Kapitalanforderungen und Zusammensetzung

In der ersten Phase werden sechs RTS in diesem Themengebiet zur Konsultation gestellt. Hinzu kommt eine Veröffentlichung, die sich mit den Eigenkapitalinstrumenten von Klasse 3 Wertpapierfirmen befasst. In der Planung der EBA hat diese Veröffentlichung das Format einer Liste, findet sich jedoch auf den ersten Blick nicht in den aktuellen Konsultationsdokumenten.

Abbildung 4: Veröffentlichungen im Themengebiet Kapitalanforderungen und Zusammensetzung

Der Großteil der zu konsultierenden RTS befasst sich mit verschiedenen Faktoren, die die Bestimmung der Eigenkapitalanforderung beeinflussen. Hierbei werden Details zur Bestimmung der fixen Gemeinkosten (1.) als ein Einflussfaktor auf die Eigenkapitalanforderungen genannt. Darüber hinaus wird ebenfalls die Berechnung der Eigenkapitalanforderungen selbst über die sog. K-Faktoren detailliert (2. – 5.). Hinzu kommt außerdem ein RTS, welcher Anforderungen rund um die aufsichtsrechtliche Konsolidierung von Wertpapieren beinhaltet (7.).

Meldewesen und Offenlegungspflichten

Die zwei zu entwickelnden ITS, welche das Meldewesen und Offenlegungspflichten betreffen, werden aggregiert in einem zu konsultierenden ITS behandelt.

Abbildung 5: Veröffentlichungen im Themengebiet Meldewesen und Offenlegungspflichten

Im Bereich des Meldewesens legt der ITS die Vorgaben an die Meldung der Eigenmittel, der Eigenmittelanforderungen, des Konzentrationsrisikos, der Liquiditätsanforderungen sowie bestimmter Meldungen für die Bestimmung, ob es sich bei der Wertpapierfirma um eine kleine und nicht verflochtene Wertpapierfirma handelt, fest inkl. der Meldebögen selbst (1.). Daneben werden die Offenlegungspflichten in Bezug auf Eigenmittelanforderungen, Vergütung und Governance betrachtet (2.).

Vergütung und Governance

Im Themengebiet Vergütung und Governance werden in der ersten Phase zunächst zwei RTS konsultiert.

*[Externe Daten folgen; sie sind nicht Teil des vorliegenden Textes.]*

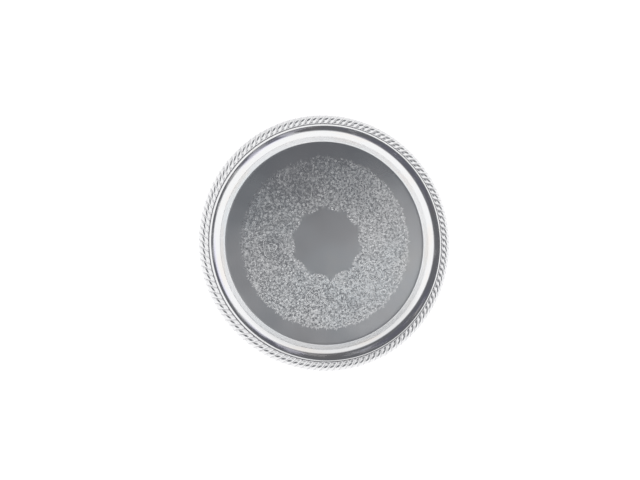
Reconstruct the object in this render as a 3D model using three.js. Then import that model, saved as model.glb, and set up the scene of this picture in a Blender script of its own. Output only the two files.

Abbildung 6: Veröffentlichungen im Themengebiet Vergütung und Governance

Beide Konsultationen zielen auf Aspekte der variablen Vergütung ab. Der erstgenannte RTS spezifiziert Art. 30 Abs. 4 IFD in Bezug auf den dort genannten Mitarbeiterkreis (Risk-Taker), für den bestimmte Anforderungen an die variable Vergütung gelten. Die zweitgenannte Veröffentlichung konkretisiert wiederum die in Art. 32 Abs. 1 lit. j Nr. iii) IFD genannten Anforderungen an die Ausgestaltung von bestimmten Anteilen der variablen Vergütung.

Aufsichtsrechtliche Konvergenz und aufsichtlicher Überprüfungsprozess und ESG-Faktoren und -Risiken

In den letztgenannten Themengebieten von Abbildung 2 werden in der ersten Phase keine Veröffentlichungen getätigt. Wohingegen in dem Themengebiet der Aufsichtsrechtlichen Konvergenz in den folgenden Phasen noch Standards und Leitlinien für die Zusammenarbeit zwischen Aufsichtsbehörden und die Durchführung des SREP erarbeitet werden sollen, sind in dem Themengebiet der Environmental Social Governance nur zwei Reports der EBA geplant.

Fazit

Die Veröffentlichung der Roadmap und der ersten Konsultationsfassungen ist ein wichtiger und notwendiger Schritt in der Detailierung des Aufsichtsregimes für Wertpapierfirmen. Die mengenmäßig auf den ersten Blick sehr umfangreichen Konsultationsdokumente, lassen sich inhaltlich in viele kleinere, stellenweise nur eine halbe Seite umfassende Anforderungen einteilen. Vor diesem Hintergrund sollte jede Wertpapierfirma sich die Dokumente detailliert anschauen und bei kritischen Punkten an der Konsultation teilnehmen.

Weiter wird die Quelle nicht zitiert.